The messages the film tries to get across and the analysis being read into it end up canceling each other out when you consider how ridiculous everything about this movie is, and it all ends up adding to the overall enjoyment able to be gleaned from it. The somber, cello-infused score that hums menacingly whenever Joker is once again scorned by Society™ is enough to make you positively writhe in your seat; a scene in which it drones as the camera slow-zooms on Joker’s face while he takes a verbal beating from his boss at the Clown Shop is somehow actually a real scene! Lines are kept in the movie like “Is it just me, or is it getting crazier out there?” and “I used to think my life was a tragedy, but now I realize it’s a fucking comedy.” 

And then there is Joker’s relentless urge to dance. There’s an extended sequence in which Joker dances to “Rock and Roll” by Gary Glitter. The scene and song choice are both so far removed from anything else in the movie, its own absurdity is enough to entertain in a masochistic sort of way. So many of the genuinely good things in Joker hinge on the extended ridiculousness of their own context, and the inability to remove the film from its own illogical discourse that has made this past year feel like ten.

Joker does find itself settling into a groove for the last twenty to thirty minutes of the film. As Joaquin Phoenix fully leans into what could be considered a more closely-observed performance of the Joker character, the movie becomes good in the most genuine sense of the word.

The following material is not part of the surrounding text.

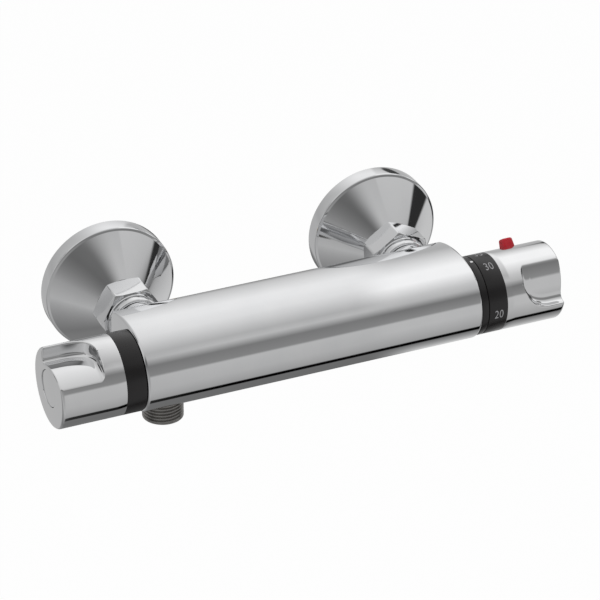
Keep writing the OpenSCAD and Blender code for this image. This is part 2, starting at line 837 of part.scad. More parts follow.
module housing_groove() {
    difference() {
        translate([0, 0, -seal_wire_r]) cylinder(r = cartridge_r + cut, h = 2 * seal_wire_r);
        translate([0, 0, -cut]) cylinder(r = seal_mean_r - seal_wire_r - run_gap, h = 2 * cut);
    }
}

module cartridge_seals() {
    color(RUBBER) for (place = [mixed_seal_x, middle_seal_x, outer_seal_x])
        right_end(place) ring_seal(seal_mean_r, seal_wire_r - run_gap / 2);
}

module shuttle() {
    outer = housing_bore_r - run_gap;
    color(WHITE_PLASTIC) right_end(shuttle_x) difference() {
        union() {
            tube(outer, outer - shuttle_wall, shuttle_len);
            cylinder(r = outer - shuttle_wall / 2, h = shuttle_web_t);
        }
        translate([0, 0, -cut]) cylinder(r = element_bulb_r + fit_gap, h = shuttle_web_t + 2 * cut);
        for (turn = [0 : 60 : 300])
            rotate([0, 0, turn]) translate([element_flange_r + shuttle_hole_room, 0, -cut])
                cylinder(r = shuttle_hole_r, h = shuttle_web_t + 2 * cut);
    }
}

module wax_element() {
    flange_x = shuttle_x + shuttle_web_t;
    color(BRASS) right_end(0) {
        translate([0, 0, element_bulb_x]) cylinder(r = element_bulb_r, h = flange_x - element_bulb_x + cut);
        translate([0, 0, flange_x]) cylinder(r = element_flange_r, h = element_flange_t);
        translate([0, 0, flange_x]) cylinder(r = 2 * piston_r, h = shuttle_len / 2);
        translate([0, 0, flange_x]) cylinder(r = piston_r, h = piston_end_x - flange_x);
    }
}

return_spring_r = 8.6;
return_wire_r = 0.8;
module return_spring() {
    start = cartridge_x + shuttle_web_t + face_gap;
    color(STEEL) right_end(start)
        coil(return_spring_r, return_wire_r, 6, shuttle_x - start - face_gap);
}

// Cup between the element's piston and the overtravel spring
module thrust_cup() {
    color(STEEL) right_end(adjuster_x + 2 * run_gap) {
        cylinder(r = adjuster_spring_r - fit_gap, h = cup_t / 2);
        cylinder(r = adjuster_spring_r / 2, h = cup_t);
    }
}

overtravel_wire_r = 0.9;
module overtravel_spring() {
    start = adjuster_x + cup_t / 2 + 3 * run_gap;
    color(STEEL) right_end(start)
        coil(adjuster_spring_r - overtravel_wire_r - fit_gap, overtravel_wire_r, 4,
             adjuster_x + adjuster_spring_len - start - face_gap);
}

// Sleeve that the spindle's thread draws in and out; two flats keep it from turning
module adjuster() {
    color(BRASS) right_end(adjuster_x) difference() {
        intersection() {
            cylinder(r = adjuster_r, h = adjuster_len);
            translate([-adjuster_flat, -adjuster_r, 0])
                cube([2 * adjuster_flat, 2 * adjuster_r, adjuster_len]);
        }
        translate([0, 0, -cut]) cylinder(r = adjuster_spring_r, h = adjuster_spring_len + cut);
        cylinder(r = adjuster_thread_r, h = adjuster_len + cut);
    }
}

module cartridge_nut() {
    collar_x = cartridge_nut_x + nut_thread_len;
    lip_x = collar_x;
    color(BRASS) right_end(0) difference() {
        union() {
            translate([0, 0, cartridge_nut_x])
                cylinder(r = cartridge_thread_r - fit_gap, h = nut_thread_len + cut);
            translate([0, 0, collar_x]) turned_hexagon(cartridge_nut_af, cartridge_nut_collar_len);
            translate([0, 0, collar_x])
                cylinder(r = cartridge_nose_r, h = cartridge_nut_collar_len + cartridge_nose_len);
        }
        translate([0, 0, cartridge_nut_x - cut])
            cylinder(r = adjuster_r + turn_gap, h = nut_thread_len + cut);
        cylinder(r = stem_r + run_gap, h = lip_x + cartridge_nut_collar_len + cartridge_nose_len + cut);
    }
}

temp_seal_offset = 5;
temp_seal_x = temp_neck_end_x + temp_seal_offset;
module temperature_spindle() {
    collar_end = cartridge_nut_x + nut_thread_len - face_gap;
    collar_start = collar_end - spindle_collar_t;
    thread_start = adjuster_x + adjuster_spring_len + cut;
    color(BRASS) right_end(0) difference() {
        union() {
            translate([0, 0, thread_start])
                cylinder(r = adjuster_thread_r - run_gap, h = collar_start - thread_start + cut);
            translate([0, 0, collar_start]) cylinder(r = spindle_collar_r, h = spindle_collar_t);
            translate([0, 0, collar_start])
                cylinder(r = stem_r, h = temp_knob_x + spline_start - collar_start);
            translate([0, 0, temp_knob_x]) spindle_end();
        }
        translate([0, 0, temp_knob_x]) spindle_tapping();
        translate([0, 0, temp_seal_x]) stem_groove();
    }
}

module temperature_spindle_seal() {
    color(RUBBER) right_end(temp_seal_x) ring_seal(stem_r - stem_seal_r, stem_seal_r - run_gap / 2);
}

// Fixed ring on the cartridge nut; its raised part stops the knob's lug at both ends of the scale
module stop_ring() {
    from = stop_lug_w / 2 + hot_turn + stop_slack;
    to = 360 - stop_lug_w / 2 - cold_turn - stop_slack;
    color(WHITE_PLASTIC) right_end(stop_ring_x) difference() {
        union() {
            cylinder(r = stop_ring_r, h = stop_ring_t);
            sector(cartridge_nose_r + cut, stop_lug_r, from, to, stop_rise);
        }
        translate([0, 0, -cut]) cylinder(r = cartridge_nose_r + fit_gap, h = stop_ring_t + stop_lug_len);
    }
}

module temperature_knob_adapter() {
    color(WHITE_PLASTIC) right_end(temp_knob_x) {
        knob_adapter();
        translate([0, 0, adapter_start])
            sector(adapter_flange_r - cut, stop_lug_r, -stop_lug_w / 2, stop_lug_w / 2, adapter_flange_t);
        translate([0, 0, adapter_start + adapter_flange_t - stop_lug_len])
            sector(stop_ring_r + turn_gap, stop_lug_r, -stop_lug_w / 2, stop_lug_w / 2, stop_lug_len);
    }
}

module scale_ring() {
    color(BLACK) right_end(scale_ring_x) knob_ring(scale_ring_len);
}

// Puts a piece on the temperature knob at the button, with its z pointing out of the knob
module at_button() {
    right_end(temp_knob_x + button_along) rotate([0, 0, -button_angle]) rotate([0, 90, 0]) children();
}

// Upright bar with rounded corners
module soft_square(width, corner, len) {
    side = width - 2 * corner;
    translate([-width / 2, -side / 2, 0]) cube([width, side, len]);
    translate([-side / 2, -width / 2, 0]) cube([side, width, len]);
    for (x = [-1, 1])
        for (y = [-1, 1])
            translate([x * side / 2, y * side / 2, 0]) cylinder(r = corner, h = len, $fn = 24);
}

module temperature_knob() {
    color(CHROME) difference() {
        union() {
            right_end(temp_knob_x) knob_shell(temp_pocket_turn);
            at_button() {
                translate([0, 0, hub_r - cut]) cylinder(r = button_pad_r, h = button_pad_top - hub_r + cut);
                translate([0, 0, hub_r - cut])
                    cylinder(r = button_pin_r, h = button_pad_top + button_pin_len - hub_r + cut);
            }
        }
        at_button() translate([0, 0, knob_r - 2 * knob_wall])
            cube_square(button_w + 2 * button_gap, 2 * knob_wall + cut);
    }
}

module cube_square(width, len) {
    translate([-width / 2, -width / 2, 0]) cube([width, width, len]);
}

module safety_button() {
    foot_z = button_foot_top - button_foot_t;
    color(RED) at_button() difference() {
        union() {
            translate([0, 0, foot_z]) soft_square(button_w, button_corner_r, knob_r + button_rise - foot_z);
            translate([0, 0, foot_z]) cube_square(button_w + 2 * button_foot_over, button_foot_t);
        }
        translate([0, 0, foot_z - cut])
            cylinder(r = button_pad_r - fit_gap * 2, h = button_foot_t + button_travel + cut);
    }
}

button_wire_r = 0.35;
button_spring_r = 2.1;
module safety_button_spring() {
    end_z = button_foot_top + button_travel;
    color(STEEL) at_button() translate([0, 0, button_pad_top + face_gap])
        coil(button_spring_r, button_wire_r, 5, end_z - button_pad_top - 2 * face_gap);
}

module temperature_knob_screw() {
    color(STEEL) right_end(temp_knob_x) knob_screw();
}

module temperature_knob_cap() {
    color(CHROME) right_end(temp_knob_x) knob_cap();
}

valve_body();
outlet_nipple();
marker_ring();
inlet_tail(-1);  // inlet_tail_left
inlet_tail(1);  // inlet_tail_right
union_nut(-1, left_nut_turn);  // union_nut_left
union_nut(1, right_nut_turn);  // union_nut_right
filter_washer(-1);  // filter_washer_left
filter_washer(1);  // filter_washer_right
eccentric_union(-1);  // eccentric_union_left
eccentric_union(1);  // eccentric_union_right
wall_flange(-1);  // wall_flange_left
wall_flange(1);  // wall_flange_right
check_valve_body(-1);  // check_valve_body_left
check_valve_body(1);  // check_valve_body_right
check_valve_spring(-1);  // check_valve_spring_left
check_valve_spring(1);  // check_valve_spring_right
check_valve_poppet(-1);  // check_valve_poppet_left
check_valve_poppet(1);  // check_valve_poppet_right
flow_headpart();
flow_seat_seal();
flow_fixed_disc();
flow_moving_disc();
flow_spindle();
flow_spindle_seals();
flow_knob();
flow_skirt_ring();
flow_knob_adapter();
flow_knob_screw();
flow_knob_cap();
cartridge_housing();
cartridge_seals();
cartridge_nut();
stop_ring();
shuttle();
wax_element();
return_spring();
thrust_cup();
overtravel_spring();
adjuster();
temperature_spindle();
temperature_spindle_seal();
temperature_knob();
scale_ring();
temperature_knob_adapter();
temperature_knob_screw();
temperature_knob_cap();
safety_button();
safety_button_spring();
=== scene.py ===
import math

import bmesh
import bpy
from mathutils import Matrix, Vector, geometry


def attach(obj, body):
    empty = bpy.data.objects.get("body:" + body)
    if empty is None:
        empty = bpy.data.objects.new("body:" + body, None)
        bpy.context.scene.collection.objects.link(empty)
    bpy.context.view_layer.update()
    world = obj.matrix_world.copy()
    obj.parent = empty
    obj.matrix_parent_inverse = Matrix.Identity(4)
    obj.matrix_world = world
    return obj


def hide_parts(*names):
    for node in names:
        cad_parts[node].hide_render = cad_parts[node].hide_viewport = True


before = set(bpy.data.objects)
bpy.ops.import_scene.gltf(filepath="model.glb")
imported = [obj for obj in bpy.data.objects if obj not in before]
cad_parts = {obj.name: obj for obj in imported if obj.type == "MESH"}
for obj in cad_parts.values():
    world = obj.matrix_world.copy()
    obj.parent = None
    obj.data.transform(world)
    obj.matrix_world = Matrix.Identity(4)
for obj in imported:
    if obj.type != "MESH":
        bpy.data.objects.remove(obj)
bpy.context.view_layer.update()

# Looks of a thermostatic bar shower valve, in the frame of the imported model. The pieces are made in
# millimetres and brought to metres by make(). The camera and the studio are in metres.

scene = bpy.context.scene

MM = 0.001
TINY = 1e-7
# Points round a turned piece, and round one whose rim shows large
TURNED_STEPS, RING_STEPS = 144, 192

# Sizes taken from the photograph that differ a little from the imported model, in millimetres
RIGHT_END, RIGHT_NECK = 89.3, 6.7
CROWN_R = 55.0
MARKER_LEN = 3.6
SCALE_RING_X, SCALE_RING_LEN = 93.2, 10.3
BUTTON_RISE = 4.5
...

His little suit, his dancing, his makeup and trademark green hair, and the way he toes the line between insanity and camp is so glorious that this part of the film starts to feel like an entirely different movie. Some will view this shift in quality as a gloomy reminder of what the film could have been, but I believe it only adds to the film’s exceptional silliness.

The film opens with Joker applying clown makeup to his face, while a voice over the radio laments about society, questioning “What is this world coming to?” as Joker prepares for another day of woe and torment being a rent-a-clown. The title card drops about ten minutes later, after Joker has been attacked by a group of young hooligans, and the same dull, imposing cello music murmurs over his collapsed body. Suddenly, the word “JOKER” covers the screen in gigantic, all-capitalized letters, and it is impossible not to laugh. For whatever it’s worth, amidst discourse after mind-numbing discourse, there is enjoyment to Joker.